12.7 Nothing in this clause shall give you any right to return Goods sold by us and the we may sue you for the price when due (without prejudice to its other rights) notwithstanding that property therein may not have passed to you.
12.8 Your rights to use the Goods or to sell them prior to full payment may be terminated forthwith by written notice given by us to you and shall automatically terminate with or without such notice if a receiver is appointed over any of your assets or undertaking or a winding up order is made against you or you go into voluntary liquidation (otherwise than for the purpose of solvent reconstruction or amalgamation) or call a meeting of or make any arrangement or composition with your creditors generally or commit any acts of bankruptcy or allows execution or distress to be levied against your goods and in the event of a Receiver or Liquidator being appointed by us, such Receiver or Liquidator shall pay into a separate bank account any sums received from third parties in respect of sales to them of Goods or Products by us up to the amount of any indebtedness of you to us for our sole benefit.
13 DEFECTS GUARANTEE
13.1 Subject to clause 13.3, all goods of our manufacture are guaranteed against defects from faulty design, materials, or workmanship for twelve months from the date of despatch. We will make good by repair or replacement of the defective part any such defect, provided that such defective parts are promptly returned to our Works or Store (as specified by us), all charges for which are to be prepaid by you. The repaired or new parts will be delivered free. Defective parts thus replaced remain our property.

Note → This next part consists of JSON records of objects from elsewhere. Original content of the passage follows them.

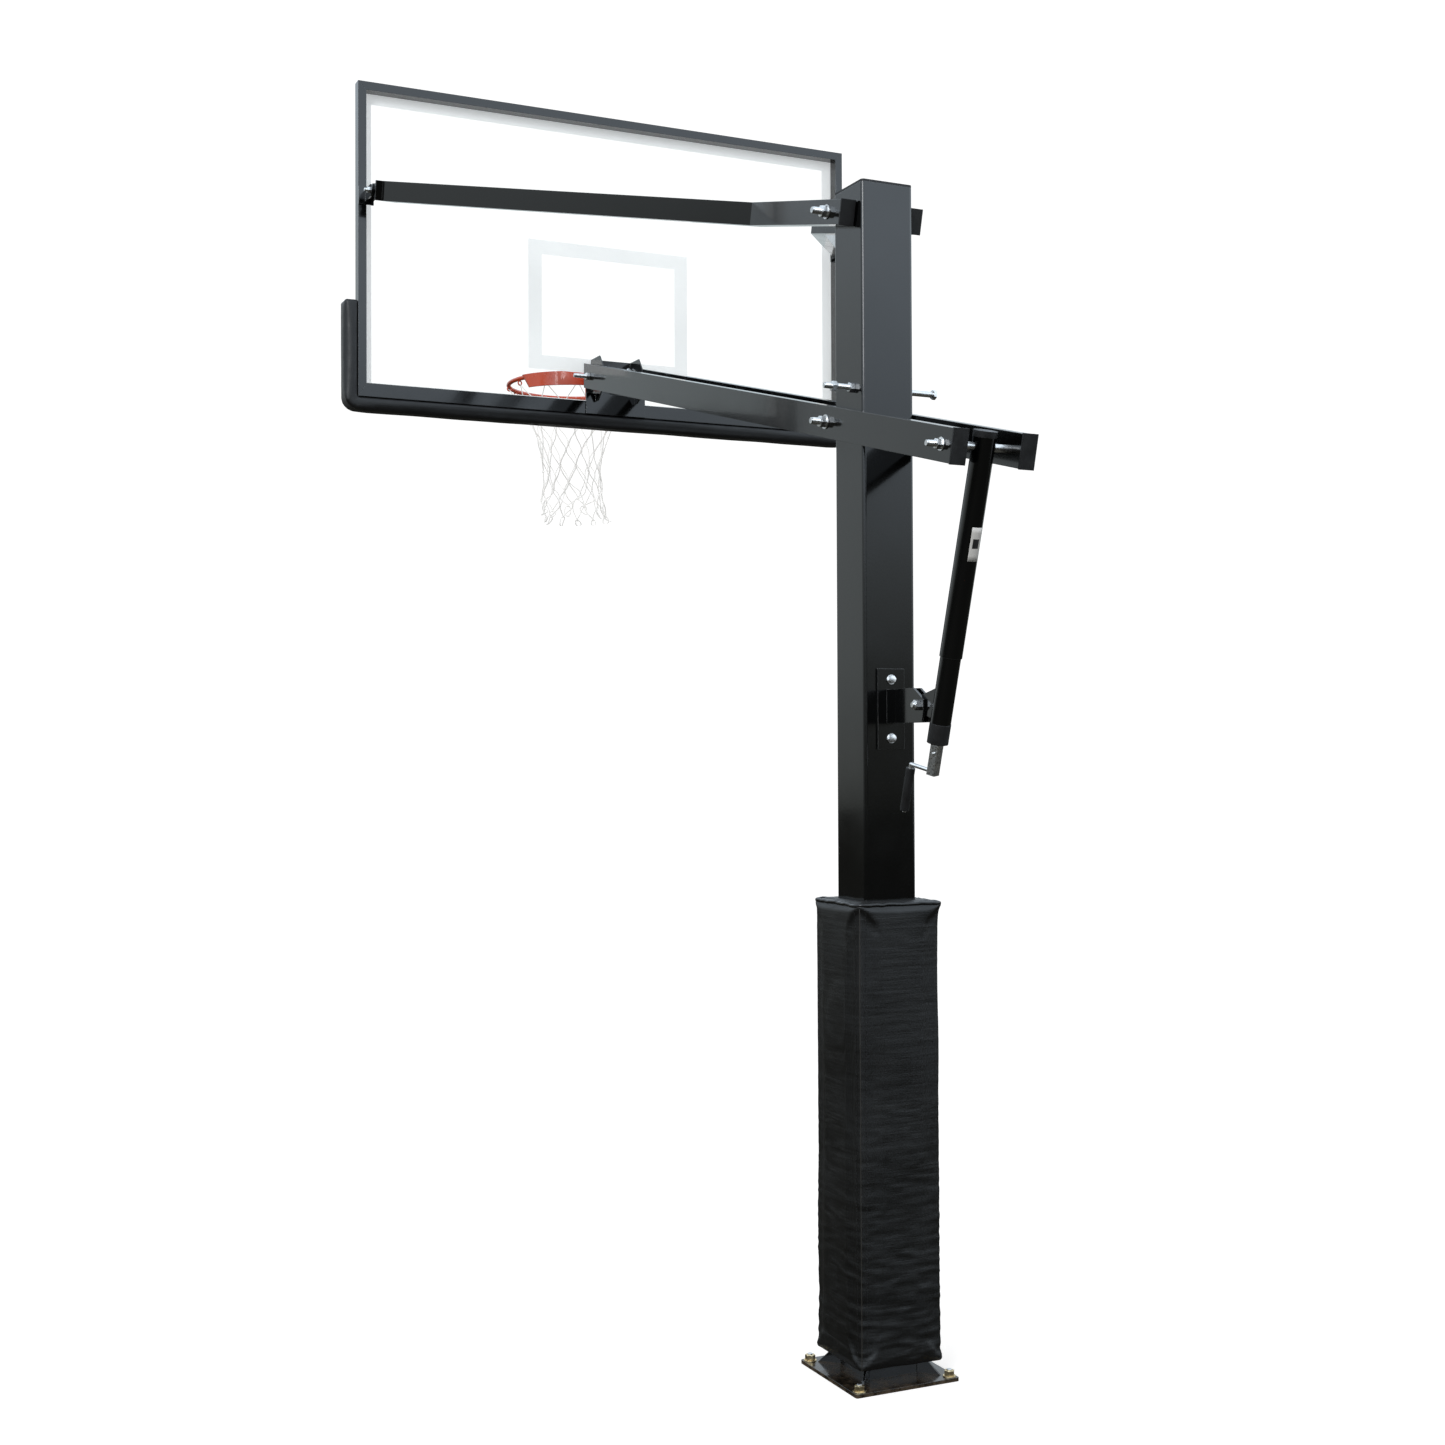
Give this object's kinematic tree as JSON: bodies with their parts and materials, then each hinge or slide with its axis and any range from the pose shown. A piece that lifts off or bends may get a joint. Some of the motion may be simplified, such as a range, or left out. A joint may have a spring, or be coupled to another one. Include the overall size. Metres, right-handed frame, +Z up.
{
  "type": "adjustable basketball hoop",
  "caption": "Bolt-down adjustable basketball hoop: padded square post, parallelogram arms, crank screw jack, framed glass board, sprung rim and net.",
  "frame": {"origin": "centre of the base plate's underside, on the post's axis", "axes": "+Z up, -Y towards the court, +X to the left of someone behind the board"},
  "size_m": [1.931, 3.1062, 4.0141],
  "materials": {
    "powder_black": "gloss powder coat",
    "zinc": "bright zinc plate",
    "gold_zinc": "yellow zinc plate",
    "black_plastic": "matte",
    "plain_steel": "plain",
    "powder_orange": "satin powder coat",
    "clear_glass": "clear polished",
    "black_rubber": "matte",
    "white_print": "gloss ink",
    "black_foam": "satin skin",
    "pad_foam": "open foam",
    "black_vinyl": "satin vinyl cloth",
    "white_cord": "knotted cord"
  },
  "bodies": {
    "post": {"base_plate": "powder_black", "base_gussets": "powder_black", "anchor_studs": "zinc", "anchor_washers": "gold_zinc", "anchor_nuts": "gold_zinc", "post_tube": "powder_black", "post_cap": "black_plastic", "post_pad_foam": "pad_foam", "post_pad_cover": "black_vinyl", "lower_pivot_bolt": "zinc", "upper_pivot_bolt": "zinc", "travel_stop_bolt": "zinc", "post_bolt_nuts": "zinc", "pivot_washers": "zinc", "jack_bracket": "powder_black", "jack_bracket_bolts": "zinc", "jack_pivot_bolt": "zinc"},
    "lower_arms": {"lower_arm_left": "powder_black", "lower_arm_right": "powder_black", "lower_arm_end_caps": "black_plastic", "jack_top_bolt": "zinc", "jack_top_nut": "zinc", "jack_top_sleeves": "zinc"},
    "upper_arms": {"upper_arm_left": "powder_black", "upper_arm_right": "powder_black", "upper_arm_end_caps": "black_plastic"},
    "backboard": {"frame_rail_bottom": "powder_black", "frame_rail_top": "powder_black", "frame_rail_left": "powder_black", "frame_rail_right": "powder_black", "glass_pane": "clear_glass", "glass_seal": "black_rubber", "border_print": "white_print", "target_print": "white_print", "board_pad": "black_foam", "center_mount": "powder_black", "front_pivot_bolt": "zinc", "side_bracket_left": "powder_black", "side_bracket_right": "powder_black", "side_pivot_bolts": "zinc", "rim_mount_plate": "powder_orange", "rim_bolts": "zinc", "rim_hinge_pin": "zinc", "rim_springs": "plain_steel", "rim_spring_studs": "zinc"},
    "rim": {"rim_ring": "powder_orange", "rim_brace": "powder_orange", "rim_neck": "powder_orange", "net": "white_cord"},
    "jack_outer": {"jack_outer_tube": "powder_black", "jack_top_cap": "black_plastic", "drive_tube": "plain_steel", "drive_nut": "plain_steel"},
    "jack_inner": {"jack_inner_tube": "powder_black", "jack_bearing": "black_plastic"},
    "crank": {"lead_screw": "plain_steel", "crank_yoke": "zinc", "crank_cross_pin": "zinc", "crank_rod": "zinc"},
    "grip": {"crank_grip": "black_plastic"}
  },
  "joints": [
    {"name": "arm_lift", "type": "hinge", "parent": "post", "child": "lower_arms", "pos_m": [0, -0.052, 2.503], "axis": [1, 0, 0], "range_deg": [-1.59, 22.99]},
    {"name": "upper_arm_pivot", "type": "hinge", "parent": "post", "child": "upper_arms", "pos_m": [0, -0.032, 3.055], "axis": [1, 0, 0], "range_deg": [-2, 23.5]},
    {"name": "board_level", "type": "hinge", "parent": "lower_arms", "child": "backboard", "pos_m": [0, -1.79007, 2.94506], "axis": [1, 0, 0], "range_deg": [-23.5, 2]},
    {"name": "jack_tilt", "type": "hinge", "parent": "lower_arms", "child": "jack_outer", "pos_m": [0, 0.52173, 2.35708], "axis": [1, 0, 0], "range_deg": [-20, 2]},
    {"name": "jack_extend", "type": "slide", "parent": "jack_outer", "child": "jack_inner", "axis": [0, -0.289, -0.9573], "range_m": [-0.018, 0.24]},
    {"name": "crank_turn", "type": "hinge", "parent": "jack_inner", "child": "crank", "pos_m": [0, 0.28704, 1.57973], "axis": [0, 0.289, 0.9573], "range_deg": [-1100, 14500]},
    {"name": "grip_spin", "type": "hinge", "parent": "crank", "child": "grip", "pos_m": [0.02766, 0.21023, 1.54025], "axis": [0, 0.289, 0.9573], "continuous": true},
    {"name": "rim_breakaway", "type": "hinge", "parent": "backboard", "child": "rim", "pos_m": [0, -1.93026, 3.00006], "axis": [1, 0, 0], "range_deg": [0, 15], "stiffness_Nm_per_rad": 600, "springref_deg": -5.73, "deforming": ["rim_springs"]}
  ],
  "couplings": [
    {"joint": "upper_arm_pivot", "follows": "arm_lift", "ratio": 1},
    {"joint": "board_level", "follows": "arm_lift", "ratio": -1},
    {"joint": "jack_tilt", "follows": "arm_lift", "ratio": -0.8563},
    {"joint": "jack_extend", "follows": "arm_lift", "m_per_rad": 0.5652},
    {"joint": "crank_turn", "follows": "arm_lift", "ratio": 591.88}
  ]
}
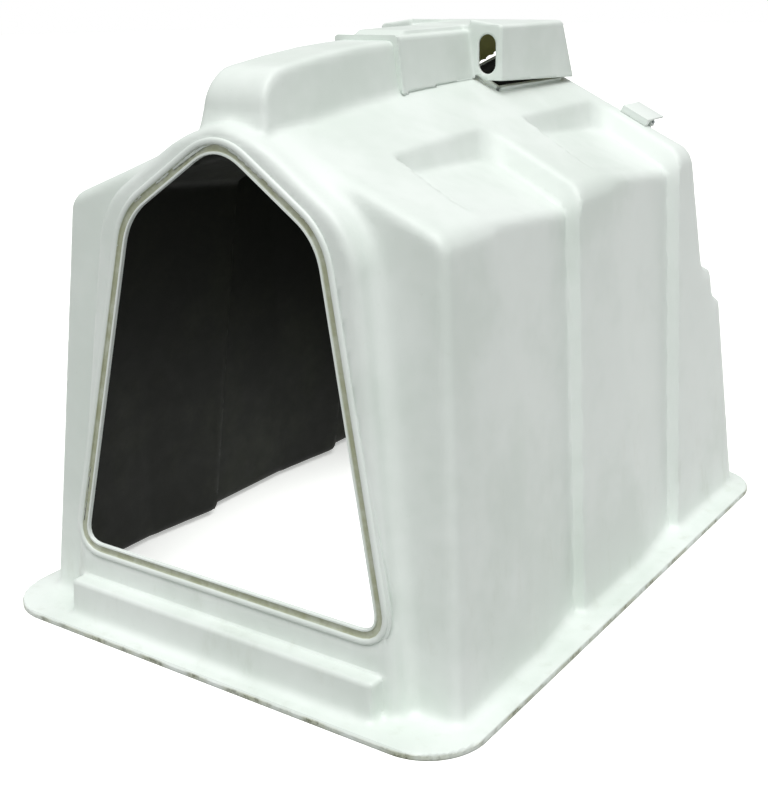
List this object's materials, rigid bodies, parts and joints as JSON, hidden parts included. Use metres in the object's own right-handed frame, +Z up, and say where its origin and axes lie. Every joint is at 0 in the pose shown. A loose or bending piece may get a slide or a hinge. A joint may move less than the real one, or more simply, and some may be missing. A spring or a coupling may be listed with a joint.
{
  "type": "calf hutch",
  "caption": "Gabled plastic calf hutch with a raised door frame, ribbed sides, ground flange, sliding ridge vent cap and a hinged rear bedding door.",
  "frame": {"origin": "centre of the ground flange, on the ground", "axes": "doorway faces -Y, +Y to the rear, +Z up, left and right sides mirror about X = 0"},
  "size_m": [1.22, 1.65, 1.262],
  "materials": {
    "white_sheet": "satin off-white thermoformed sheet",
    "dark_fitting": "satin dark moulded plastic",
    "screw_steel": "zinc-plated steel"
  },
  "bodies": {
    "hutch": {"shell": "white_sheet", "hinge_bracket_left": "white_sheet", "hinge_bracket_screw_left": "screw_steel", "hinge_pin_left": "screw_steel", "latch_post_left": "dark_fitting", "latch_screw_left": "screw_steel", "hinge_bracket_right": "white_sheet", "hinge_bracket_screw_right": "screw_steel", "hinge_pin_right": "screw_steel", "latch_post_right": "dark_fitting", "latch_screw_right": "screw_steel"},
    "vent_cap": {"ridge_vent_cap": "white_sheet"},
    "rear_door": {"rear_door": "white_sheet"},
    "latch_left": {"latch_button_left": "dark_fitting"},
    "latch_right": {"latch_button_right": "dark_fitting"}
  },
  "joints": [
    {"name": "vent_cap_slide", "type": "slide", "parent": "hutch", "child": "vent_cap", "axis": [0, -1, 0], "range_m": [0, 0.24]},
    {"name": "rear_door_hinge", "type": "hinge", "parent": "hutch", "child": "rear_door", "pos_m": [0, 0.565, 1], "axis": [1, 0, 0], "range_deg": [0, 110]},
    {"name": "latch_left_turn", "type": "hinge", "parent": "hutch", "child": "latch_left", "pos_m": [-0.19, 0.5715, 0.6719], "axis": [0, 0.9874, 0.158], "range_deg": [0, 90]},
    {"name": "latch_right_turn", "type": "hinge", "parent": "hutch", "child": "latch_right", "pos_m": [0.19, 0.5715, 0.6719], "axis": [0, -0.9874, -0.158], "range_deg": [0, 90]}
  ]
}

13.2 Our liability hereunder is in lieu of any condition or warranty implied by law or otherwise as to the suitability of the goods for any particular purpose, use or application. Therefore, you must ensure the product as such is suitable to be used for its intended purpose. If there is any uncertainty it is your responsibility to contact us. 13.3 You are responsible for ensuring that the Goods are installed correctly, including in accordance with any guidelines or instructions which we issue and best industry practice. If the Goods are not so installed, we wil not have any liability under the guarantee at clause 13.1 above.
14 LIMITATIONS OF LIABILITY
14.1 Nothing in the Contract limits any liability which cannot legally be limited, including liability for:
(a) death or personal injury caused by negligence;
(b) fraud or fraudulent misrepresentation; or
(c) breach of the terms implied by section 12 of the Sale of Goods Act 1979.
14.2 Without prejudice clause 14.1, we shall not be liable, whether in contract, by way of indemnity, tort (including but not limited to negligence), restitution, for breach of statutory duty, misrepresentation or otherwise howsoever arising under or in connection with the Contract for: any direct loss of profit (whether actual or anticipated); any direct loss of anticipated savings; or any indirect, economic or consequential loss or damage including but not limited to: (i) indirect loss of profit; (ii) indirect loss of anticipated savings; (iii) loss of contracts; (iv) loss of use of money; (v) loss of revenue; (vi) loss of goodwill or loss of or damage to reputation; (vii) loss of business or business opportunity; (viii) loss of operation time; (ix) loss of opportunity; or (x) loss of or damage to or corruption of data, in each case whether or not such losses were reasonably foreseeable or if we had been advised of the possibility of you incurring such losses. 14.3 Without prejudice to clause 14.1 or clause 14.2, our total liability arising under or in connection with the Contract, whether arising in contract, by way of indemnity, tort (including negligence), restitution, for breach of statutory duty, misrepresentation, or otherwise howsoever arising shall in all circumstances be limited to the amount which we are able to recover from our insurers in respect of such liability, unless such liability is uninsured in which case our liability shall be limited to the Contract Price. 15 PATENTS
We will indemnify you against any claim of infringement of Letters Patent or Registered Design (valid at date of the contract) by the use or sale of any article or material supplied by us to you and against all costs and damages which you may incur in any action for such infringement or for which you may become liable in any such action. Provided always that this indemnity shall not apply to any infringement, which is due to our having followed a design or instruction furnished or given by you, or to the use of such article or material in a manner or for a purpose or in a foreign country not specified by or disclosed to us. And provided also that this indemnity is conditional on your giving to us the earliest possible notice in writing of any claim being made or action threatened or brought against you and on your permitting us at our own expense to conduct any litigation that may ensure and all negotiations for a settlement of the claim. Provided also that this indemnity is conditional on your not making any admission, which might be prejudicial to such negotiations or litigation, and affording us all available assistance for such purposes, any expenses incurred by you in so doing being repaid by us. You on your part warrant that any design or instruction furnished or given by you shall not be such as will cause us to infringe any Letters Patent, Registered Design or Trademark in the execution of your order.
16. DETERMINATION OF A CONTRACT
If you shall make any arrangement or composition with creditors, or commit any act of bankruptcy, or if any petition or receiving order in bankruptcy shall be presented or made against you, or if, being a limited company, any resolution or petition to wind up the company’s business (other than for the purpose of amalgamation or reconstruction) shall be passed or presented, or if a receiver or manager shall be appointed of your company’s undertaking, property or assets, we shall have the right forthwith to determine the contract, and upon written notice of such determination being posted to your last known address, the contract shall be deemed to have been determined.
17. APPLICABLE LAW AND JURISDICTION
The Contract, and any dispute or claim (including non-contractual disputes or claims) arising out of or in connection with it or its subject matter or formation, shall be governed by and construed in accordance with the law of England and Wales. Each party irrevocably agrees that the courts of England and Wales shall have exclusive jurisdiction to settle any dispute or claim (including non-contractual disputes or claims) arising out of or in connection with the Contract or its subject matter or formation.